Your Hair Says A Lot About Your Style

Hair is a kind of a weird part of our personal appearance and style.

There isn’t much we can really DO about it. In that sense, it’s kind of like our body type. The kind of hair you’re born with is what you’re stuck with.

That being said, we do have a little bit of control over how it looks. Some men take that and become the “don’t touch the hair” guy, which is never a good thing. Other guys just don’t put any effort whatsoever into how their hair looks. That’s not great either.

So, overall, what should our relationship be with our hair?

I like to view my hair in the same way I view tying a necktie or wearing a pocket square. When you’re wearing a tie, you tie it in the morning and then kind of forget about it for the rest of the day. Sure, you’ll rearrange it if it blows over your shoulder or if it’s about to dip into your soup, but once it’s in place, the normal fluctuations in appearance throughout the day are what add to its good looks.

That’s how your hair should be.

Your hair, no matter its style, should move and flow with you. I mean that literally and figuratively. What I mean is, don’t be so fussy and fastidious that what’s atop your head needs to be perfect all day.

When I was younger, I had no idea how to comb my hair. No one ever really taught me how to do it and I never bothered to learn until I was well into my twenties. When I was in high school, I used a TON of hair gel to the point where my hair was like a helmet. In college I paid no attention to how my hair looked and just let it “exist” in a somewhat cropped, non-descript style. After college, I was all about buzzing it down to a very short crew-cut.

The common thread through those years was that I was completely insecure about how my hair looked, so I, without even thinking about it, chose hairstyles that made it IMPOSSIBLE for my hair to be “messy”. I was NOT confident in my own style at the time and my hair was a reflection of that.

Even when I got a pretty good handle on classic menswear, I was still buzzing my hair since I couldn’t stand it being out of place for a second. I was so tightly wound and so concerned about getting any of the details “wrong” that I needed to have complete control over my hair. Even though I knew, with some competence, how to put a proper outfit together, I wasn’t wearing my clothes with any ease. I was still fussy and fastidious about my clothes and worried about making sure everything was tailored just so. I made sure to match all my metals and leathers. I had a mountain of socks in all different shades to perfectly match whatever pair of trousers I was wearing.

I think my hair was trying to tell me something. I think it was trying to tell me that I didn’t feel comfortable in my own adult skin, yet.

It’s been about five years since I stopped shaving my head and let my hair grow into a normal hair style.
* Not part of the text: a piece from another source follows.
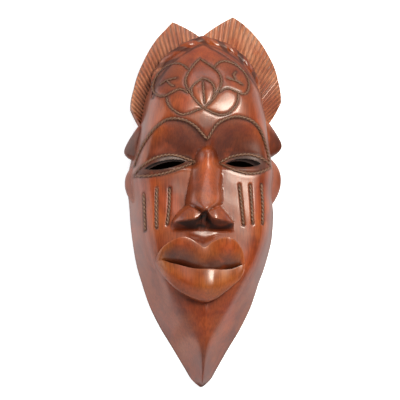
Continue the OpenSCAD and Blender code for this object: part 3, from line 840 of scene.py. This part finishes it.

I feel that my hair style matured because I matured. I stopped worrying so much about having complete control over something. I became much less fearful of getting things “wrong”, style-wise. Around that time is when I became confident enough (since I had been doing it for long enough) to start breaking those stupid internet rules for menswear. I stopped doing internet searches about if it’s ok to wear this with that. I stopped buying crap I didn’t need. I just kind of relaxed into my own way of dressing. It all came together and started feeling comfortable. It started feeling like me.

For those of you reading this, I imagine there are things you worry about when it comes to your own hair. Specifically, going grey or going bald.

On the topic of going grey, I have always been of the opinion that it’s a mistake to dye your hair. We men are lucky in that we are respected more and often seen as more attractive if our years show a little bit. I say, take advantage of it! Say you’re in your forties. You’re not going to be mistaken for being in your twenties if you dye your grey hair brown. What are you hoping to achieve? Why would you want people to think you’re younger than you are?

In my mind, dying one’s hair is kind of womanly. Embrace your age and embrace your grey.

On the topic of going bald, I really don’t think men should worry about it. Never in my life have I heard a woman say that baldness is unattractive. I’ve never seen a woman disparage a man as being unsexy simply because he was bald.

If he tries to cover it up in some weird way, then yes, that’s unattractive. That reeks of insecurity and it’s the insecurity that’s unattractive, not the baldness itself.

I mean, am I wrong? I could be, but I don’t think I am. Baldness is just not one of the things that registers on really anyone’s radar as unattractive. There have even been studies showing that a large chunk of women actually PREFER bald men!

I think the key in both instances (greying and baldness) is to have confidence, which really is the key to everything having to do with style. Our hair is something we don’t have a ton of control of, though, so it’s important to simply accept it as what it is. Gaining that confidence is always a tough nut to crack, but it comes with time and practice.

Your hair is a reflection of your entire style. Are you picky and fussy about how your hair looks all day? Then you’re probably picky and fussy in all areas of your life, especially with the rest of your wardrobe. On the other hand, if you’re easy and breezy with whatever hair style you have, but also put a little bit of effort into its execution, then that is probably evident in the rest of your style, too.